Using fork in a multi-threaded program is hard enough to reason about already, calling vfork is at least as bad. Your tests are full of undefined behavior, you're not even allowed to call a function (let alone do I/O) inside the vfork'd child, except for exec-type functions and _exit (not even exit, and returning causes mayhem).

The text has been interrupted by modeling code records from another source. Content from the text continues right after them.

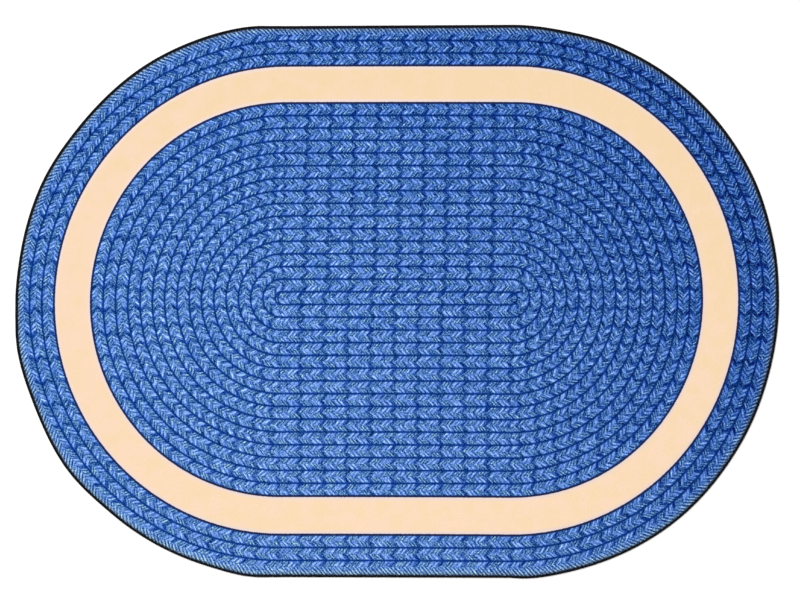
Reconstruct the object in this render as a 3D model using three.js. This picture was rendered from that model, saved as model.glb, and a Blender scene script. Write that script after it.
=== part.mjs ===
// An oval tufted rug with a printed pile and a serged edge.
// Millimetres, +Z up. The rug lies on z = 0, its long way runs along X, and the
// origin is the centre of its underside.
import * as THREE from 'three';

// Driving dimensions of the finished rug.
const LENGTH = 1612;
const WIDTH = 1168;
const THICKNESS = 8;
const STRAIGHT_SIDE = 480;      // length of each straight side between the round ends

// The overlocked yarn that wraps the cut edge, measured inwards from the outline.
const EDGE_TOP_REACH = 6.2;     // how far it covers the pile
const EDGE_FOOT_REACH = 8.8;    // how far it runs in underneath
const EDGE_HEIGHT = 6.4;
const EDGE_WALL = 1.5;
const EDGE_TOP = 1.5;
const EDGE_FOOT = 1.0;
const EDGE_ROUNDING = 1.6;

// The pile rounds down to the edge yarn over this distance.
const SHOULDER = 6;
const SEAT_GAP = 0.35;          // clearance between carpet and edge yarn

const COLUMNS = 128;            // facets round the oval

const END_REACH = (LENGTH - STRAIGHT_SIDE) / 2;
const HALF_WIDTH = WIDTH / 2;

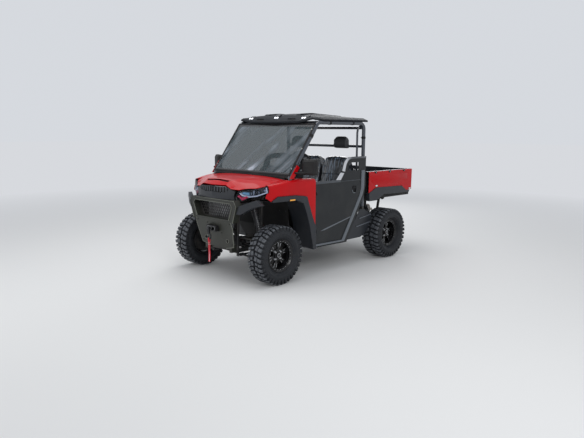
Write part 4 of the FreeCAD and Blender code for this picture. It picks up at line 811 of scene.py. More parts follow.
# Grille set in the fascia: a black plate with eleven lighter ribs, slightly dished
slot_black = moulded("slot_black", (0.004, 0.004, 0.005), 0.6, 0.0001, 0.03)
rib_grey = moulded("rib_grey", (0.075, 0.082, 0.094), 0.45, 0.0001, 0.1)
bm = bmesh.new()
slab(bm, [(1555.5, 0, 1055), (1531.5, 240, 1057), (1530, 262, 1072), (1530, 258, 1100), (1555.5, 0, 1111)],
     (1.2, 0, 0), (-6, 0, 0))
for k in range(6):
    y = 48 * k
    front = 1555.5 - 24 * y / 240
    low, top = 1055 + 2 * y / 240, 1111 - 11 * y / 258
    corners = [(0, y - 8, low - 3), (0, y + 6, low - 3), (0, y + 5, (low + top) / 2), (0, y + 8, top + 1),
               (0, y - 5, top + 1), (0, y - 9, (low + top) / 2)]
    paint_new(bm, 1, slab, corners, (front + 4.5, 0, 0), (front - 4, 0, 0))
slab(bm, [(1556, 0, 1052), (1532, 244, 1054), (1532, 244, 1058), (1556, 0, 1056)], (4, 0, 0), (-2, 0, 0))
soften(bm, 1.5, 30, 2)
on_both_sides(bm)
fit("fascia_grille", bm, [slot_black, rib_grey])

# Ribbed plate behind the fascia's slots
bm = bmesh.new()
block(bm, (1492, -262, 1036), (1496, 262, 1106))
for k in range(-8, 9):
    block(bm, (1495, 33 * k - 17, 1040), (1512, 33 * k - 14, 1100))
soften(bm, 0.8, 30, 1)
fit("fascia_backing", bm, black_moulding)

# Amber side markers on the flares, each a ribbed lens in a dark seat
amber = Finish("amber_lens", (0.75, 0.33, 0.02), 0.15, {"Coat Weight": 1.0, "Coat Roughness": 0.03,
                                                      "Emission Strength": 0.25})
amber.set({"Roughness": 0.12 + 0.2 * amber.noise(200.0, 2.0, (1.0, 1.0, 0.1)),
           "Emission Color": amber.mix(amber.noise(150.0), (0.6, 0.2, 0.0, 1), (0.9, 0.45, 0.05, 1))})
bm = bmesh.new()
side_plate(bm, [(930, 984), (1036, 984), (1030, 1008), (936, 1008)], 756, 774)
paint_new(bm, 1, side_plate, [(938, 988), (1028, 988), (1023, 1004), (942, 1004)], 770, 777)
soften(bm, 1.5, 30, 2)
move_all(bm, Matrix.Translation((0, 0, -30)))
on_both_sides(bm)
fit("side_markers", bm, [black_moulding, amber])


# Headlights: a dark moulded bowl under a clear polycarbonate cover, with three reflectors,
# a light guide along the lower edge, a blue lens at the inner corner and a red trim piece.
LAMP_FRONT = ((352, 1482), (440, 1462), (548, 1400), (697, 1287))


def lamp_depth(y):
    """Front of the lamp, as a place along the vehicle, at a distance from its middle."""
    for (y0, x0), (y1, x1) in zip(LAMP_FRONT, LAMP_FRONT[1:]):
        if y <= y1 or y1 == 697:
            return x0 + (x1 - x0) * (y - y0) / (y1 - y0)


def lamp_plate(bm, outline, back, front):
    """A plate of that outline (y, z) that follows the lamp's folded front, set back from it."""
    before = set(bm.verts)
    slab(bm, [(0, y, z) for y, z in outline], (-front, 0, 0), (-back, 0, 0))
    for y, _ in LAMP_FRONT[1:3]:
        made = [vert for vert in bm.verts if vert not in before]
        linked = dict.fromkeys(item for vert in made for item in (*vert.link_edges, *vert.link_faces))
        bmesh.ops.bisect_plane(bm, geom=made + list(linked), plane_co=(0, y, 0),
                               plane_no=(0, 1, 0))
    for vert in bm.verts:
        if vert not in before:
            vert.co.x += lamp_depth(vert.co.y)


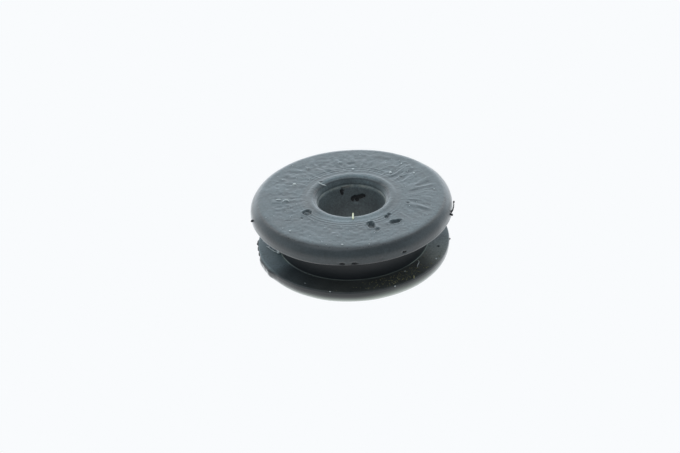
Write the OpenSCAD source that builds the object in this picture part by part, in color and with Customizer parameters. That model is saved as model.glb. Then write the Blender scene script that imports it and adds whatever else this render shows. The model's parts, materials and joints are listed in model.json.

Here's an example adapted from yours which I believe is nearly free of undefined behavior assuming a compiler/implementation that doesn't output function calls for atomic reads and writes on ints. (The one problem is the write to start after the vfork - that's not allowed.) Error handling elided to keep it short.

#include<unistd.h>
#include<signal.h>
#include<errno.h>
#include<atomic>
#include<cstring>
#include<string>
#include<iostream>

std::atomic<int> start;
std::atomic<int> counter;
const int thread_count = 4;

void *vforker(void *){
  std::cout << "vforker starting\n";
  int pid=vfork();
  if(pid == 0){
    start = 1;
    while (counter < (thread_count-1))
      ;
    execlp("/bin/date","date",nullptr);
  }
  std::cout << "vforker done\n";
  return nullptr;
}

void *job(void *){
  while (start == 0)
    ;
  counter++;
  return NULL;
}

int main(){
  signal(SIGPIPE,SIG_IGN);
  signal(SIGCHLD,SIG_IGN);
  pthread_t thread[thread_count];
  counter = 0;
  start   = 0;

  pthread_create(&(thread[0]), nullptr, vforker, nullptr);
  for(int i=1;i<thread_count;++i)
    pthread_create(&(thread[i]), nullptr, job, nullptr);

  for(int i=0;i<thread_count;++i)
    pthread_join(thread[i], nullptr);
}

The idea is this: the normal threads wait (busy-loop) for the atomic global variable start to be 1 before incrementing a global atomic counter. The thread that does a vfork sets start to 1 in the vfork child, then waits (busy-loop again) for the other threads to have incremented the counter.

If the other threads were suspended during vfork, no progress could ever be made: the suspended threads would never increment counter (they'd have been suspended before start was set to 1), so the vforker thread would be stuck in an infinite busy-wait.